Es ist enorm wichtig, in der Zugreihenfolge vorne zu sein. Jeder Spieler benötigt für seine - kurzfristigen - Spielziele bestimmte Aktionen und wenn diese bereits von anderen Spielern belegt wurden, hat man das Nachsehen. So ist der Kampf um die Startspielerposition einer der vielen internen Wettläufe im Spiel. Für den Sieg muss man regelmäßig (und frühzeitig!) einen seiner 6 Spielzüge opfern, um Startspieler zu werden; keinesfalls darf man mit dieser Option zu sparsam umgehen.
Das Spiel erlaubt in jeder Phase, gute Einzelzüge zu tun. Doch um zu gewinnen sollte man sich nicht in allzu vielen verschiedenen Richtungen verzetteln. In unseren Runden wurden zwei verschiedene Gewinn-Strategien verfolgt:
1) Ausgeprägte Gebäudestrategie.
Es gehört ein etwas längerer Atem dazu, hochwertige Gebäude zu errichten; man muss den steinigen Weg über eigene Holzhäuser gehen, um schließlich mittels Notar und Architekt zu Wohn- und Prestigehäusern zu gelangen. Jedes Mal muss man dazu genügend Baumaterial zusammengetragen haben. Dafür winken am Ende satte 16 bzw. 25 Siegpunkte für ein Hotel oder die Kathedrale.

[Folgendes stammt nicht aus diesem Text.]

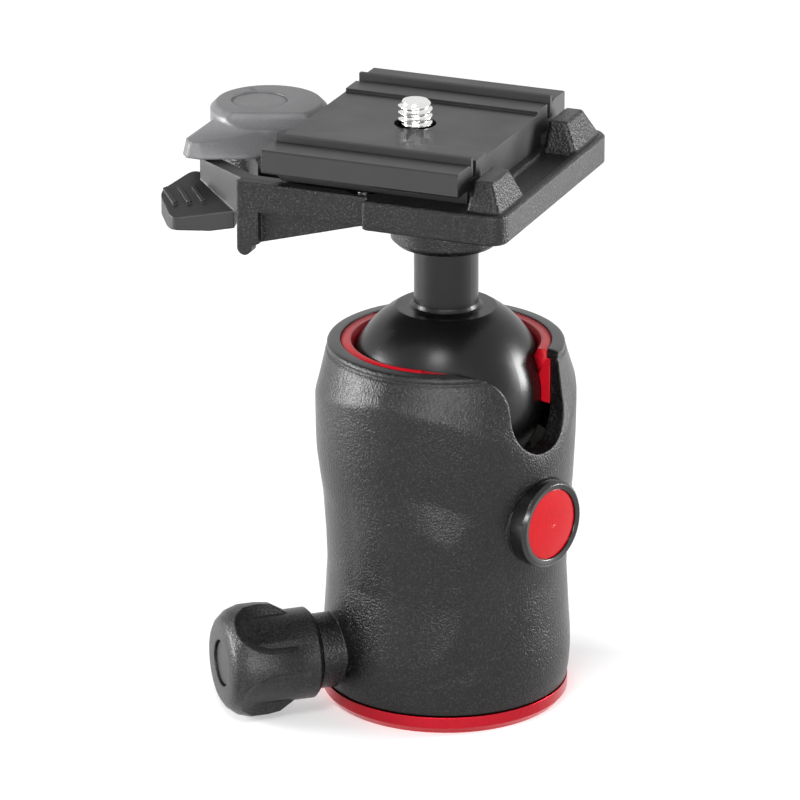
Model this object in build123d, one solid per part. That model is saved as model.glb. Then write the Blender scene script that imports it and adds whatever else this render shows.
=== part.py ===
from build123d import *
import math
import os

# Tripod ball head, millimetres. Z is up, the origin is the centre of the base's underside,
# and +X points through the drop notch and the badge. Pieces of the quick-release platform are
# drawn square to X and Y and turned about Z by PLATFORM_YAW when they are written.

# ---- Fits ----
RUN = 0.05            # radial clearance of a pin, shaft or spigot in its hole
SLIP = 0.05           # gap between flat faces that slide on each other
AIR = 0.3             # gap between moving pieces that don't bear on each other

# ---- Base ----
BASE_R = 23.1
BASE_T = 3.4
BASE_CHAMFER = 1.0
TRIPOD_THREAD_R = 4.7625       # 3/8"-16, at its major radius
BUSH_WALL = 1.6
BUSH_H = 12.0
BUSH_FLANGE = 1.4
FOOT_R = 14.5
FOOT_T = 2.0
SPINDLE_R = 8.5
WASHER_T = 0.5
BASE_SCREW_CIRCLE_R = 11.6
BASE_SCREW_R = 1.2
BASE_SCREW_HEAD_R = 2.2
BASE_SCREW_COUNT = 3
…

2) Ein verstärktes Streben nach der "Gunst der Königs".
Möglichkeiten dazu sind über die rege Beteiligung am Schlossbau und über den Turnierplatz gegeben. Wenn man die erworbene Gunst konsequent in Prestigepunkte umsetzt, kann man in der Endphase mit relativ einfachen Mitteln jeweils 5 Siegpunkt kassieren. Durch verstärkten Schlossbau wird zudem noch das Spiel verkürzt, und so der Punkte-Segen für die Mitspieler mit ausgeprägter Bauneigung am Ende etwas eingedämmt.
Sicherlich gibt es noch weitere, grundsätzlich andere Siegstrategien. "Caylus" wird seine Geheimnisse so bald und so einfach nicht preisgeben. Verzeiht es Spielfehler? Bei uns wurde darüber unterschiedlich diskutiert. Gravierende Einbrüche wie z.B. bei "1830" kommen in "Caylus" nicht vor. Das Spiel ist konstruktiv und für jeden geht Besitz- und Punktestand ständig nach oben. Doch die Spielerträge sind progressiv: wer viel hat dem wird auch viel gegeben. Wer am Anfang die falschen Weichen gestellt hat, kann schon mal ins Hintertreffen geraten. Dafür hat das Spiel auch ausgleichende Elemente. Beim neu zugeteilten Geld werden Arme und Reiche gleichermaßen beteiligt und wer in einer Runde mal deutlich weniger Masse zur Verfügung hat, kann frühzeitig passen und damit die weiteren Aktivitäten der Mitspieler erheblich verteuern.
Alles in allem: "Caylus" ist das mächtigste, komplexeste und zugleich ausgereifteste Spiel der letzten Jahre. Bescheidener ausgedrückt: "Caylus" ist eines der mächtigsten, komplexesten und zugleich ausgereiftesten Spiele unserer Zeit.
Zum Schluss noch einen Anhang für die Puristen der Sprache. Wir haben ein bisschen gerätselt, ob "Caylus" mit "ä" oder "a-i" gesprochen wird und ob man das "s" am Ende mitspricht oder nicht. Das Office de Tourisme in Caylus hat entschieden: Das "a-i" und das "s" haben gewonnen: "La prononciation de Caylus se rapproche de ceci : ka-ilüss (on prononce le "s")."